Required task.
Output every entry exactly as given.

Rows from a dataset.
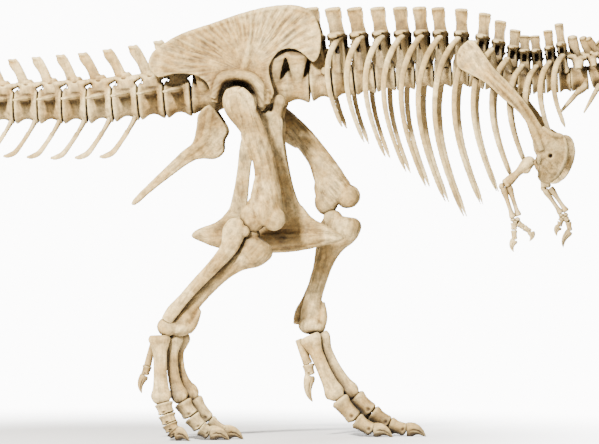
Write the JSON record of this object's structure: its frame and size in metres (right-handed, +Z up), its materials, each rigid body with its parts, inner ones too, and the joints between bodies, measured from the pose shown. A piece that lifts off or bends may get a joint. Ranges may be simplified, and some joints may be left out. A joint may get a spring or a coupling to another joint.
{
  "type": "tyrannosaurus rex skeleton",
  "caption": "Life-size standing skeleton of a large two-legged meat-eating dinosaur, striding with its jaws a little open and its tail held out level.",
  "frame": {"origin": "on the floor, under the middle of the skeleton's whole length and width", "axes": "+X forward from the tail to the snout, +Y to the animal's left, +Z up"},
  "size_m": [12.2574, 1.191, 4.0757],
  "materials": {
    "head_bone": "matt fossil bone, warm tan with dark brown recesses",
    "column_bone": "matt fossil bone, warm tan with dark brown recesses",
    "hip_bone": "matt fossil bone, tan with darker streaks fanning to the edges",
    "limb_bone": "matt fossil bone, tan with fine lengthwise streaks",
    "toe_bone": "matt fossil bone, tan, with darker claws",
    "tooth": "smooth fossil enamel, cream to brown"
  },
  "bodies": {
    "root": {"skull": "head_bone", "jaw": "head_bone", "neck": "column_bone", "sacrum": "column_bone", "pubis": "hip_bone", "tail_base": "column_bone", "tail_middle": "column_bone", "tail_end": "column_bone", "trunk_right": "column_bone", "ilium_right": "hip_bone", "ischium_right": "hip_bone", "femur_right": "limb_bone", "tibia_right": "limb_bone", "fibula_right": "limb_bone", "metatarsal_2_right": "limb_bone", "metatarsal_3_right": "limb_bone", "metatarsal_4_right": "limb_bone", "toe_1_right": "toe_bone", "toe_2_right": "toe_bone", "toe_3_right": "toe_bone", "toe_4_right": "toe_bone", "scapula_right": "limb_bone", "humerus_right": "limb_bone", "radius_right": "limb_bone", "ulna_right": "limb_bone", "hand_right": "limb_bone", "trunk_left": "column_bone", "ilium_left": "hip_bone", "ischium_left": "hip_bone", "femur_left": "limb_bone", "tibia_left": "limb_bone", "fibula_left": "limb_bone", "metatarsal_2_left": "limb_bone", "metatarsal_3_left": "limb_bone", "metatarsal_4_left": "limb_bone", "toe_1_left": "toe_bone", "toe_2_left": "toe_bone", "toe_3_left": "toe_bone", "toe_4_left": "toe_bone", "scapula_left": "limb_bone", "humerus_left": "limb_bone", "radius_left": "limb_bone", "ulna_left": "limb_bone", "hand_left": "limb_bone"}
  },
  "joints": []
}
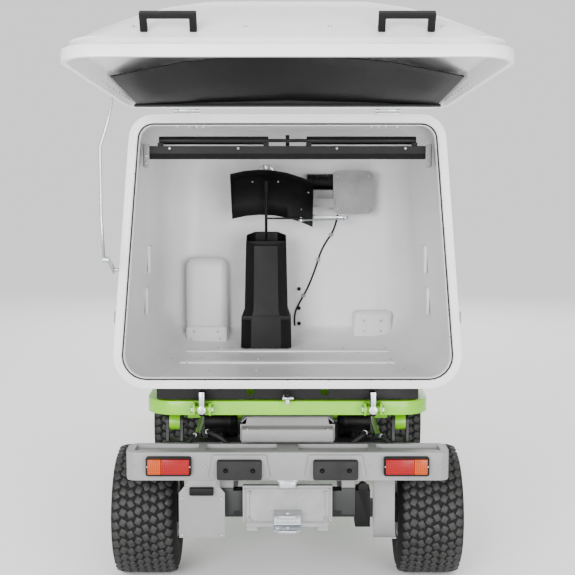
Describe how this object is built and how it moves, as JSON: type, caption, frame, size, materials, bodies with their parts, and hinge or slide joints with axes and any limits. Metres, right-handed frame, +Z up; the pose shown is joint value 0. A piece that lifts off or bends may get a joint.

Expected answer.
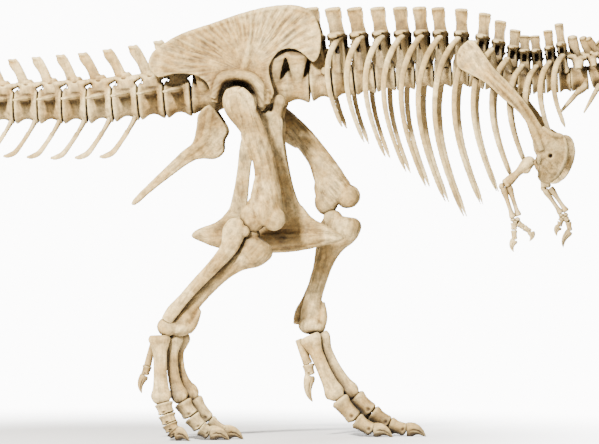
Write the JSON record of this object's structure: its frame and size in metres (right-handed, +Z up), its materials, each rigid body with its parts, inner ones too, and the joints between bodies, measured from the pose shown. A piece that lifts off or bends may get a joint. Ranges may be simplified, and some joints may be left out. A joint may get a spring or a coupling to another joint.
{
  "type": "tyrannosaurus rex skeleton",
  "caption": "Life-size standing skeleton of a large two-legged meat-eating dinosaur, striding with its jaws a little open and its tail held out level.",
  "frame": {"origin": "on the floor, under the middle of the skeleton's whole length and width", "axes": "+X forward from the tail to the snout, +Y to the animal's left, +Z up"},
  "size_m": [12.2574, 1.191, 4.0757],
  "materials": {
    "head_bone": "matt fossil bone, warm tan with dark brown recesses",
    "column_bone": "matt fossil bone, warm tan with dark brown recesses",
    "hip_bone": "matt fossil bone, tan with darker streaks fanning to the edges",
    "limb_bone": "matt fossil bone, tan with fine lengthwise streaks",
    "toe_bone": "matt fossil bone, tan, with darker claws",
    "tooth": "smooth fossil enamel, cream to brown"
  },
  "bodies": {
    "root": {"skull": "head_bone", "jaw": "head_bone", "neck": "column_bone", "sacrum": "column_bone", "pubis": "hip_bone", "tail_base": "column_bone", "tail_middle": "column_bone", "tail_end": "column_bone", "trunk_right": "column_bone", "ilium_right": "hip_bone", "ischium_right": "hip_bone", "femur_right": "limb_bone", "tibia_right": "limb_bone", "fibula_right": "limb_bone", "metatarsal_2_right": "limb_bone", "metatarsal_3_right": "limb_bone", "metatarsal_4_right": "limb_bone", "toe_1_right": "toe_bone", "toe_2_right": "toe_bone", "toe_3_right": "toe_bone", "toe_4_right": "toe_bone", "scapula_right": "limb_bone", "humerus_right": "limb_bone", "radius_right": "limb_bone", "ulna_right": "limb_bone", "hand_right": "limb_bone", "trunk_left": "column_bone", "ilium_left": "hip_bone", "ischium_left": "hip_bone", "femur_left": "limb_bone", "tibia_left": "limb_bone", "fibula_left": "limb_bone", "metatarsal_2_left": "limb_bone", "metatarsal_3_left": "limb_bone", "metatarsal_4_left": "limb_bone", "toe_1_left": "toe_bone", "toe_2_left": "toe_bone", "toe_3_left": "toe_bone", "toe_4_left": "toe_bone", "scapula_left": "limb_bone", "humerus_left": "limb_bone", "radius_left": "limb_bone", "ulna_left": "limb_bone", "hand_left": "limb_bone"}
  },
  "joints": []
}
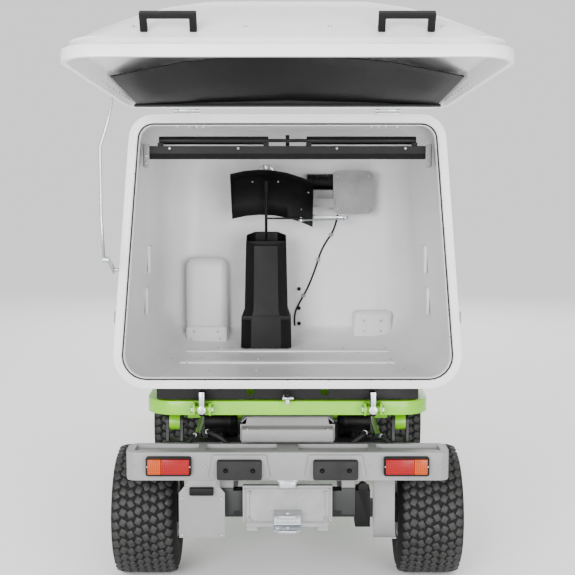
Describe how this object is built and how it moves, as JSON: type, caption, frame, size, materials, bodies with their parts, and hinge or slide joints with axes and any limits. Metres, right-handed frame, +Z up; the pose shown is joint value 0. A piece that lifts off or bends may get a joint.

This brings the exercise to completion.